I think the audience is really important because they are fresh listeners. I try not to compose to please, and don’t find myself looking for a target audience. However, I also understand that the composer is conscious of his artistic vision, which sometimes becomes blurred, in their mind, with what he actually produced. We hear our own work (and sometimes, even that of others) as what it could be, rather than what it is. Therefore, I admit that it sounds much better to us than to a fresh listener. So I keep in mind the perspective of the audience, in an effort to distinguish between the music in my head and the one I’m actually hearing.

What projects are coming up? Do you experiment in your projects?

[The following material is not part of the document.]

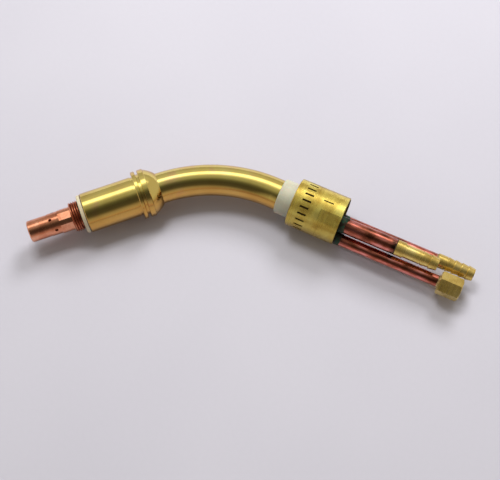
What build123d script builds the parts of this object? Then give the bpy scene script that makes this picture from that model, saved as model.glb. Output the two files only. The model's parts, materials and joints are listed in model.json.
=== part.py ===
from build123d import *
import os
from math import cos, radians, sin, tan

os.makedirs("parts", exist_ok=True)

# Frame: millimetres, +Z up, the neck's bend lies in the XY plane.
# The origin is the centre of the connection block's front face, and +X runs along its axis to the hose end.
# The neck lies on the block's and the nozzle seat's largest diameters.

# Neck bend
bend_angle = 45.0
bend_radius = 76.0
neck_radius = 8.0
neck_bore_radius = 7.0
rear_straight = 4.0
seat_overlap = 8.0
bush_overlap = 2.0

# Lengths of the front stack, from the neck tube forward
shoulder_length = 5.4
rear_ring_width = 3.0
ring_gap = 1.3
front_ring_width = 2.0
seat_gap = 1.1
seat_length = 26.5
flange_width = 1.9
thread_length = 5.0
hexagon_length = 6.3
nose_length = 16.0

# Nozzle seat
seat_radius = 10.25
ring_radius = 12.5
gap_radius = 10.6
shoulder_radius = 12.0
shoulder_bulge = 0.35
neck_lip_width = 1.5

# Front insulator and cooling head
insulator_radius = 8.8
flange_radius = 9.85
head_radius = 8.0
head_thread_radius = 7.75
jacket_wall = 0.8
head_setback = 3.0
jacket_setback = 1.0
groove_start = 13.5
groove_length = 6.0
groove_depth = 1.9
gallery_radius = 1.4

# Tip adaptor
nose_radius = 5.7
nose_tip_radius = 5.55
nose_tip_length = 10.7
hexagon_across_flats = 11.6
hexagon_corner_radius = 6.1
spigot_radius = 5.0
spigot_length = 8.0
spigot_end_gap = 1.0
tip_thread_radius = 3.35
tip_thread_depth = 10.0
gas_chamber_radius = 3.0
gas_chamber_depth = 15.0
port_radius = 0.8
ports_per_row = 3
port_row_1, port_angle_1 = 11.8, 90.0
port_row_2, port_angle_2 = 13.4, 30.0

# Connection block
block_radius = 12.5
block_length = 26.0
bush_radius = 9.1
bush_visible = 7.9
bush_socket_depth = 5.0
slot_count = 22
slot_start = 4.6
slot_length = 4.6
slot_width = 1.0
slot_depth = 1.0
slot_phase = 1.0
index_start = 14.5
index_length = 5.2
index_width = 0.5
index_depth = 0.3
index_angle = 81.5
flat_length = 11.0
flat_width = 6.0
flat_angle = 117.4
recess_rim = 0.6
recess_depth = 2.0
socket_depth = 4.0

# Tubes through the neck and behind the block
wire_bore_radius = 2.5
wire_radius = 3.25
water_radius = 2.0
water_bore_radius = 1.5
tail_radius = 3.0
tail_bore_radius = 2.1
wire_side, wire_height = -1.9, 2.5
supply_side, supply_height = 2.3, -3.4
return_side, return_height = -3.65, -2.5
wire_tail_side, wire_tail_height = -2.6, 3.2
return_tail_side, return_tail_height = -8.35, -2.75
wire_gallery_radius = 2.75
return_gallery_radius = 1.5

# Plastic sleeve around the tubes in the neck
sleeve_wall = 0.4
sleeve_clearance = 0.05

# Tails, nipples and coupling
supply_tail_length = 50.9
wire_tail_length = 29.6
return_tail_length = 55.7
barb_crest_radius = 3.65
barb_root_radius = 3.15
barb_gap = 0.4
barb_land = 0.4
supply_nipple_radius = 3.55
supply_nipple_bore_radius = 2.0
supply_socket_depth = 4.0
supply_nipple_length = 19.3
supply_plain_length = 4.8
supply_barb_count = 4
wire_nipple_radius = 3.5
wire_collar_length = 4.6
wire_nipple_length = 22.2
wire_plain_length = 13.4
wire_barb_count = 2
wire_tail_radius = 4.0
wire_socket_depth = 2.6
coupling_length = 11.3
coupling_across_flats = 10.5
coupling_thread_radius = 3.5
coupling_thread_depth = 7.0
coupling_socket_depth = 4.0
coupling_phase = 32.0

# Edge breaks
fine_chamfer = 0.3
edge_chamfer = 0.5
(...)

Currently, I am working in a Fugue for a string orchestra. I was inspired by a Brazilian composer called Heitor Villa-Lobos. His work called Bachianas are a splendid synthesis of baroque counterpoint, especially Bach’s vision of it, and Brazilian folk music. I am also making my own set of twenty-four preludes and fugues, in each major and minor scale. In regards to experimentation, there are aspects which I change all the time, like melody and harmony and rhythm. I am always incorporating new sounds I have heard, even from other genres. I noticed, however, that in regards to instrumentation, I restrict myself to strings and piano, and should begin to look for new ways of employing timbre. The work of Icelandic pop-art singer/songwriter Björk, for example, is proving to be a new source of inspiration to me, given that she finds music anywhere, and incorporates fascinating and brilliant choices into her instrumentation.